Once this is finished, try browsing to the site in question and there should be no warnings.
There are times when it is instructive to show communication among a set of machines in a virtual infrastructure so that the communication can be monitored, filtered, or otherwise secured. Creating a multi-tier application that fits within the resource envelope of a Hands-on Labs vPod can be time consuming and less than simple. The core team has created a simple web application to serve this purpose.
This simple application provides an environment that uses 3 machines which communicate in order to provide access to data via a web page. It is nothing terribly fancy, but allows for demonstration of various communication and security options between distributed components of an application within a vPod.
The overarching goal was to create something that is simple and documented so that it is both functional as-is and modifiable to suit a variety of use cases. As such, full configuration/build details are available which contain all of the commands used to create the VMs that make up this application, using as many default settings as possible. This application is by no means secure, although the host-based firewall has been left enabled on each host and the required ports have been opened on them to ensure that the application will function and allow SSH access to each VM.

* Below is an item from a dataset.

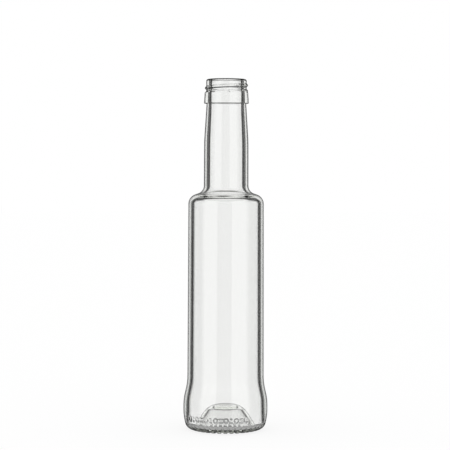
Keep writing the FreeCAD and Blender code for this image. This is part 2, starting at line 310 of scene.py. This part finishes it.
def ring_angles():
    """Angles round the bottle in degrees, closer together where the marks are."""
    turn_end = FRONT_FROM + 360
    front = np.arange(FRONT_FROM, FRONT_TO, (FRONT_TO - FRONT_FROM) / FRONT_STEPS)
    rest = np.arange(FRONT_TO, turn_end, (turn_end - FRONT_TO) / REST_STEPS)
    return np.concatenate([front, rest])


def make_glass():
    """One closed surface: outside, over the rim, down the inside."""
    theta = ring_angles()
    outer, inner = outer_path(), inner_path()
    path = outer + inner[1:]
    rings = np.array(path[1:-1])
    r = rings[:, 0][:, None]
    z = rings[:, 1][:, None]
    outside = (np.arange(len(rings)) < len(outer) - 1)[:, None]

    ahead = np.array(path[2:]) - np.array(path[:-2])
    ahead /= np.linalg.norm(ahead, axis=1)[:, None]
    normal_r, normal_z = ahead[:, 1][:, None], -ahead[:, 0][:, None]

    finish = outside & (z > COLLAR_TOP_Z - 1.1) & (z < HEIGHT - 0.2) & (r > FINISH - 0.5)
    foot = outside & (z > 5) & (z < 14) & (r > 20)
    push = np.where(foot, mark_relief(theta[None, :], z), 0)
    push = push - np.where(outside, 0, inner_unevenness(theta[None, :], z))
    radius = r + push * normal_r
    bead = np.where(finish, FINISH + bead_relief(theta[None, :], z), 0)
    radius = np.where(bead > FINISH, np.maximum(radius, bead), radius)
    radius = np.minimum(radius, FOOT)
    height = z + push * normal_z
    height = height + np.where(outside, knurl_lift(theta[None, :], r, z), 0)

    angle = np.radians(theta)[None, :]
    grid = np.stack([radius * np.cos(angle), radius * np.sin(angle),
                     np.broadcast_to(height, radius.shape)], axis=-1)
    count, around = radius.shape
    vertices = [(0, 0, path[0][1] * MM)]
    vertices += (grid.reshape(-1, 3) * MM).tolist()
    vertices += [(0, 0, path[-1][1] * MM)]

    def at(i, j):
        return 1 + i * around + j % around

    faces = [(0, at(0, j + 1), at(0, j)) for j in range(around)]
    faces += [(at(i, j), at(i, j + 1), at(i + 1, j + 1), at(i + 1, j))
              for i in range(count - 1) for j in range(around)]
    top = len(vertices) - 1
    faces += [(at(count - 1, j), at(count - 1, j + 1), top) for j in range(around)]
    mesh = bpy.data.meshes.new("bottle_glass")
    mesh.from_pydata(vertices, [], faces)
    mesh.shade_smooth()
    mesh.update()
    piece = bpy.data.objects.new("bottle_glass", mesh)
    bpy.context.collection.objects.link(piece)
    return piece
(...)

The base package consists of 3 base CentOS 6.6, 64-bit machines with SELinux disabled and VMware tools installed. The initial IP addresses are indicated here, and the application will function right out of the box. The IPs may be changed as long as the appropriate files are updated on each machine to reflect the new addresses of the components. To demonstrate load sharing, the "web tier" may be scaled out and placed behind a load balancer, and a simple alteration to the script will display which node in the pool has serviced the request.
The VMs exist on the 2016-HOL_3-Tier-App ISO image in the HOL-Base-Templates catalog in the HOL-DEV environment. Mount this ISO to your Main Console and import them using the Web Client.
Just follow the steps in the Deploy OVF Template Wizard, making sure to check the box to Accept extra configuration options since this will ensure that the important uuid.action=keep and keyboard.typematicMinDelay=2000000 settings are brought in with the VM.
I usually Thin Provision them, but that's up to you for your use case. The VMs have been sized with enough free space to perform updates to the OS, packages, and VMware tools, and to provide some room for customization as needed, but the drives are still pretty small (<5 GB) each.
Once all 3 VMs have been imported, power them up and proceed to the next step.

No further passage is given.